Identify every line in the records below that contains the word "axis", and copy each of those lines.
___ TASK MATERIAL ___
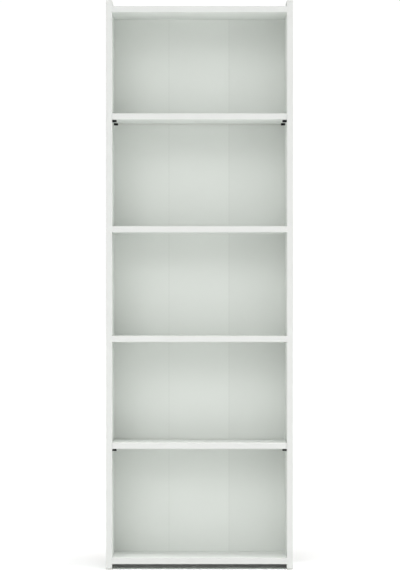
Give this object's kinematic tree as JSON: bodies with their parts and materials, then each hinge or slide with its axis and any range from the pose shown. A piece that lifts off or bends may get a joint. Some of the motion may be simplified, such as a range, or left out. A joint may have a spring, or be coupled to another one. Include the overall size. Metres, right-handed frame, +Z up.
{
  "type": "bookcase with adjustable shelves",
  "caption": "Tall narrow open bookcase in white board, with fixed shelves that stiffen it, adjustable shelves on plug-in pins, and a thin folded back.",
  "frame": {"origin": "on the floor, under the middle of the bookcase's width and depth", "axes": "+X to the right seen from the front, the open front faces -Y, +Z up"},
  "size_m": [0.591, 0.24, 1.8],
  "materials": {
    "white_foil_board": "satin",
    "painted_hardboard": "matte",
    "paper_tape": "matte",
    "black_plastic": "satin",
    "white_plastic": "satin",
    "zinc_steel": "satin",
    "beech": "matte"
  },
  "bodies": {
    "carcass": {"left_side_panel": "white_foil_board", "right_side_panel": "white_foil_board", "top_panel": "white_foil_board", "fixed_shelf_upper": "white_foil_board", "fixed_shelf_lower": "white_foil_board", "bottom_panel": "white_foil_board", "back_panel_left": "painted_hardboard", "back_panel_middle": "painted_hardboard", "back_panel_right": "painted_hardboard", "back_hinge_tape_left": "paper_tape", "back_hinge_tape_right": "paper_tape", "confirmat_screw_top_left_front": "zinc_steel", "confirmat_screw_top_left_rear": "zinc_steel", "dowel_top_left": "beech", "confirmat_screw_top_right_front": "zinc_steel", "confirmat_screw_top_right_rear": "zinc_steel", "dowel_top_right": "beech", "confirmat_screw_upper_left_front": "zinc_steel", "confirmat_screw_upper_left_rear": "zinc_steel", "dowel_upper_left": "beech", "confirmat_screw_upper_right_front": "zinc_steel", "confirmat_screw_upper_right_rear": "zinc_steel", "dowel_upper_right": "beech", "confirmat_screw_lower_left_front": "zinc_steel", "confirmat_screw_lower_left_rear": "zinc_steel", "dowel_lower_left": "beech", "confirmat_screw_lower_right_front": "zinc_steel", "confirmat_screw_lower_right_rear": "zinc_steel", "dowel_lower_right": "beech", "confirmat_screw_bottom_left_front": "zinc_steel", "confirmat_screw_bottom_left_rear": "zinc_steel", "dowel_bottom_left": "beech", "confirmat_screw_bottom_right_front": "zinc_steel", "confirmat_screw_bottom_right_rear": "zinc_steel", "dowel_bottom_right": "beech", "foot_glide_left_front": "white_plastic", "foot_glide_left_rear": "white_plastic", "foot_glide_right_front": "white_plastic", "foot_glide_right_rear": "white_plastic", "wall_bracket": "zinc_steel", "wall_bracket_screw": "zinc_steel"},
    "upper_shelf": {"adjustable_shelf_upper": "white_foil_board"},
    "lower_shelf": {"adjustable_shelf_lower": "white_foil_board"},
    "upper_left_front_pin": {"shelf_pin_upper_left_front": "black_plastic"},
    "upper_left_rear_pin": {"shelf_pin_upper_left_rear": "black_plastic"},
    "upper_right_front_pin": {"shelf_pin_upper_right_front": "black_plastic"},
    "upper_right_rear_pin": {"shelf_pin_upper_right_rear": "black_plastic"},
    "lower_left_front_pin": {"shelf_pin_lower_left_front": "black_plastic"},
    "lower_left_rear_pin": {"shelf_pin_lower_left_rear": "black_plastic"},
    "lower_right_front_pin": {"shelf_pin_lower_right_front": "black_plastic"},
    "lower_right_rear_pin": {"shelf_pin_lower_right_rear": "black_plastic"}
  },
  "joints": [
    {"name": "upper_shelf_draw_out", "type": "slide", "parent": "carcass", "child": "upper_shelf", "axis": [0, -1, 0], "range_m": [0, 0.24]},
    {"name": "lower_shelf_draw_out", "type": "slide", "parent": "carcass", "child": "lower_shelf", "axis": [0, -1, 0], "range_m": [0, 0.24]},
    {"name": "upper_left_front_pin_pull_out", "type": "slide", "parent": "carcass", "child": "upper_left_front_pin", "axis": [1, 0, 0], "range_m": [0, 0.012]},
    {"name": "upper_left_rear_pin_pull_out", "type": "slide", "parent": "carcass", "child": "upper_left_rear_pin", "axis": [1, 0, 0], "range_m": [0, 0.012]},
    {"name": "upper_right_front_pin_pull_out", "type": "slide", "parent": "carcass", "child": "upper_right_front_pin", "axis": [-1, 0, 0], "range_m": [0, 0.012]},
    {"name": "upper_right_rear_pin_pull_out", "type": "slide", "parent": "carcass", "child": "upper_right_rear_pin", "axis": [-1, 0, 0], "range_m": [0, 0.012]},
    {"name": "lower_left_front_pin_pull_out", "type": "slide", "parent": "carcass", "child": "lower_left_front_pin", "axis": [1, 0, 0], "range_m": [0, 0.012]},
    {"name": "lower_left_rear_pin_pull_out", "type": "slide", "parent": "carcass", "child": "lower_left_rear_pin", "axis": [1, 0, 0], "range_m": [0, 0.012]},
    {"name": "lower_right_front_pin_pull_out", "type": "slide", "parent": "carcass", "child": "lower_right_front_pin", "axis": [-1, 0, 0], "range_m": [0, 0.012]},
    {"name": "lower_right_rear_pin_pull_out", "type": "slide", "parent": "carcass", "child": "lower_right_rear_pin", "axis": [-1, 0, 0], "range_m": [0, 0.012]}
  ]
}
___
___ TASK MATERIAL ___
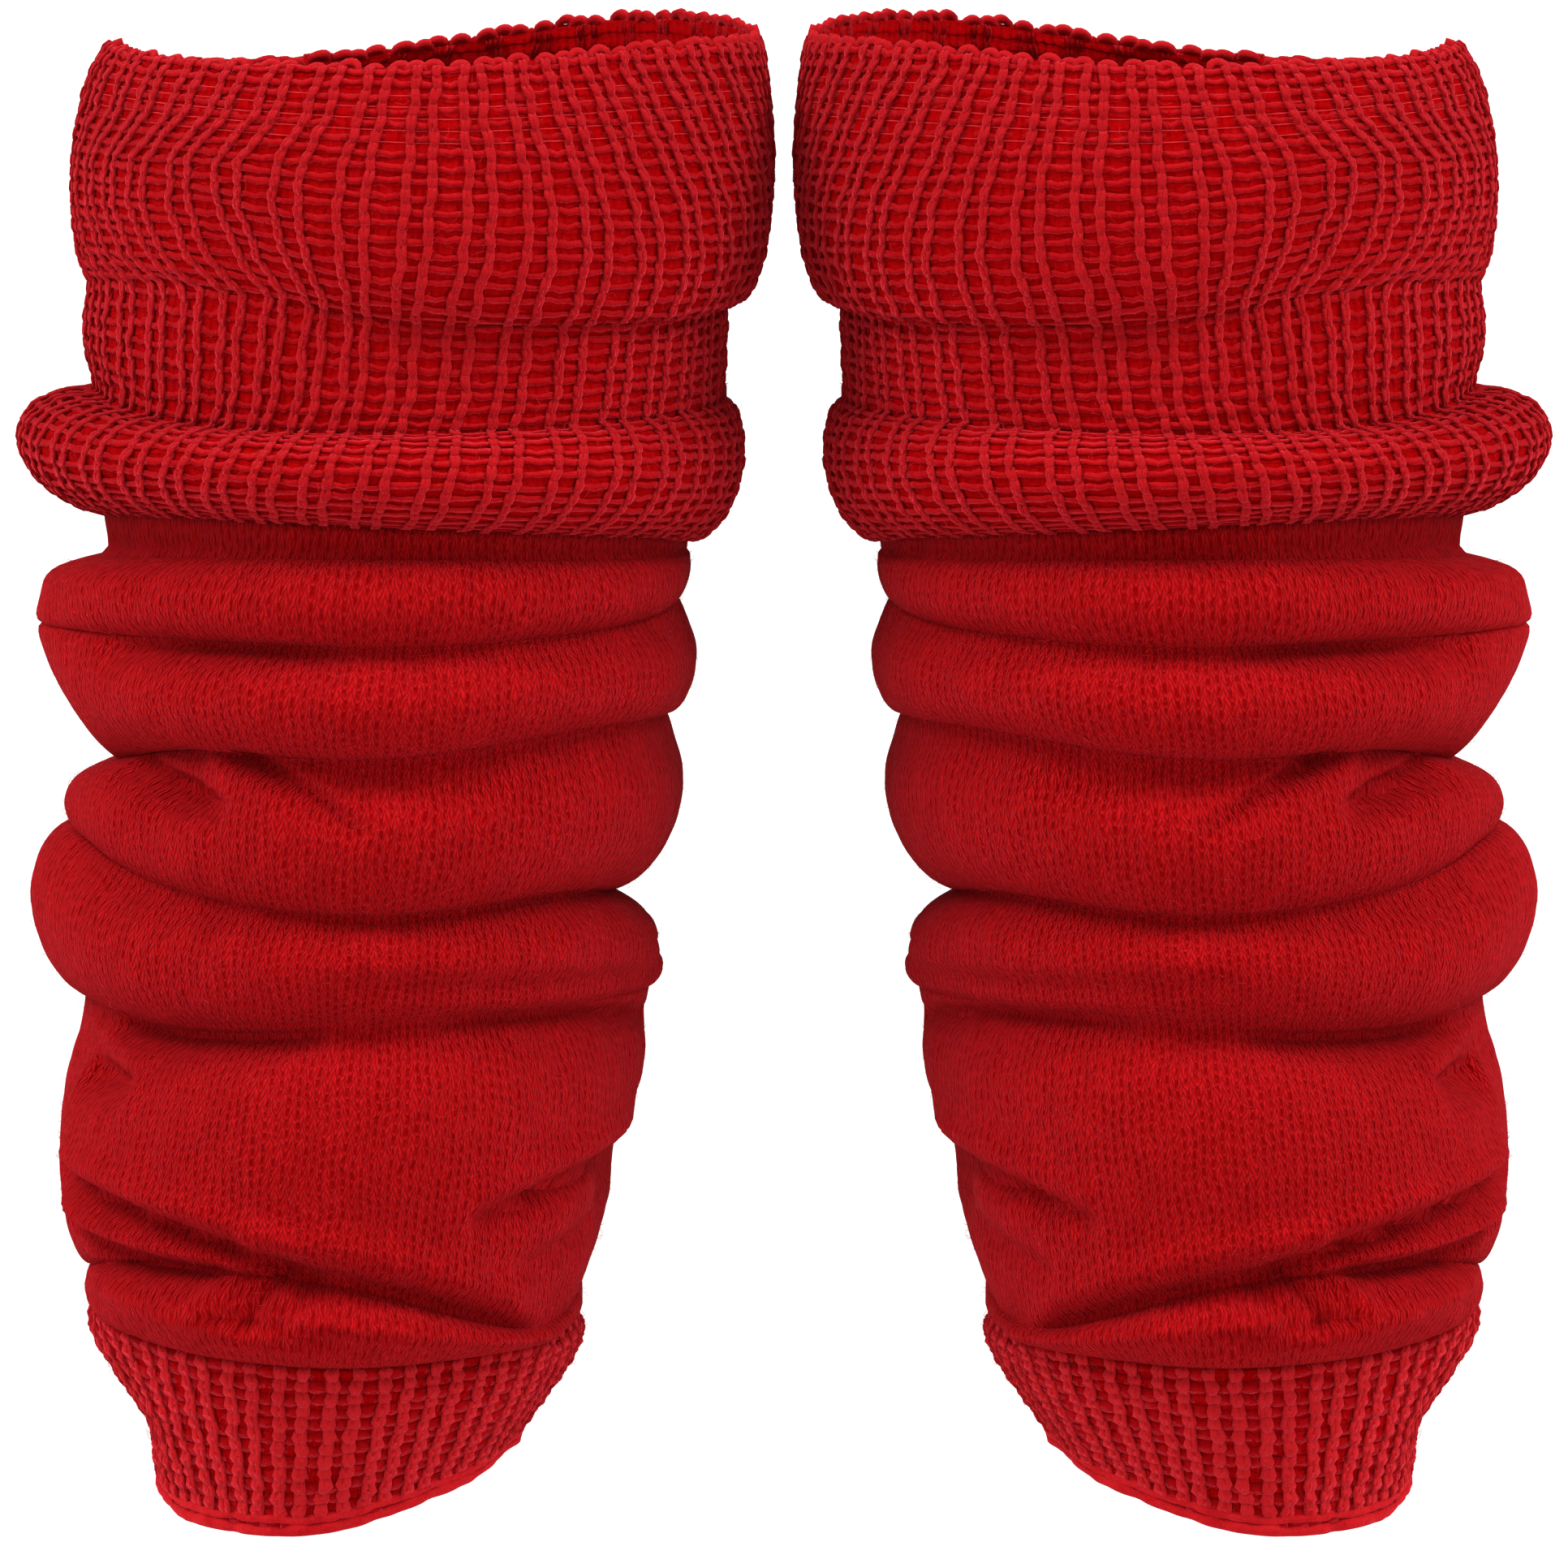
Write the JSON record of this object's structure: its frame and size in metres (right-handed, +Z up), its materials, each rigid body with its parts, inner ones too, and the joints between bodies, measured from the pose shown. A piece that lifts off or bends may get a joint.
___
▸ **THE RESPONSE**
Give this object's kinematic tree as JSON: bodies with their parts and materials, then each hinge or slide with its axis and any range from the pose shown. A piece that lifts off or bends may get a joint. Some of the motion may be simplified, such as a range, or left out. A joint may have a spring, or be coupled to another one. Include the overall size. Metres, right-handed frame, +Z up.
    {"name": "upper_shelf_draw_out", "type": "slide", "parent": "carcass", "child": "upper_shelf", "axis": [0, -1, 0], "range_m": [0, 0.24]},
    {"name": "lower_shelf_draw_out", "type": "slide", "parent": "carcass", "child": "lower_shelf", "axis": [0, -1, 0], "range_m": [0, 0.24]},
    {"name": "upper_left_front_pin_pull_out", "type": "slide", "parent": "carcass", "child": "upper_left_front_pin", "axis": [1, 0, 0], "range_m": [0, 0.012]},
    {"name": "upper_left_rear_pin_pull_out", "type": "slide", "parent": "carcass", "child": "upper_left_rear_pin", "axis": [1, 0, 0], "range_m": [0, 0.012]},
    {"name": "upper_right_front_pin_pull_out", "type": "slide", "parent": "carcass", "child": "upper_right_front_pin", "axis": [-1, 0, 0], "range_m": [0, 0.012]},
    {"name": "upper_right_rear_pin_pull_out", "type": "slide", "parent": "carcass", "child": "upper_right_rear_pin", "axis": [-1, 0, 0], "range_m": [0, 0.012]},
    {"name": "lower_left_front_pin_pull_out", "type": "slide", "parent": "carcass", "child": "lower_left_front_pin", "axis": [1, 0, 0], "range_m": [0, 0.012]},
    {"name": "lower_left_rear_pin_pull_out", "type": "slide", "parent": "carcass", "child": "lower_left_rear_pin", "axis": [1, 0, 0], "range_m": [0, 0.012]},
    {"name": "lower_right_front_pin_pull_out", "type": "slide", "parent": "carcass", "child": "lower_right_front_pin", "axis": [-1, 0, 0], "range_m": [0, 0.012]},
    {"name": "lower_right_rear_pin_pull_out", "type": "slide", "parent": "carcass", "child": "lower_right_rear_pin", "axis": [-1, 0, 0], "range_m": [0, 0.012]}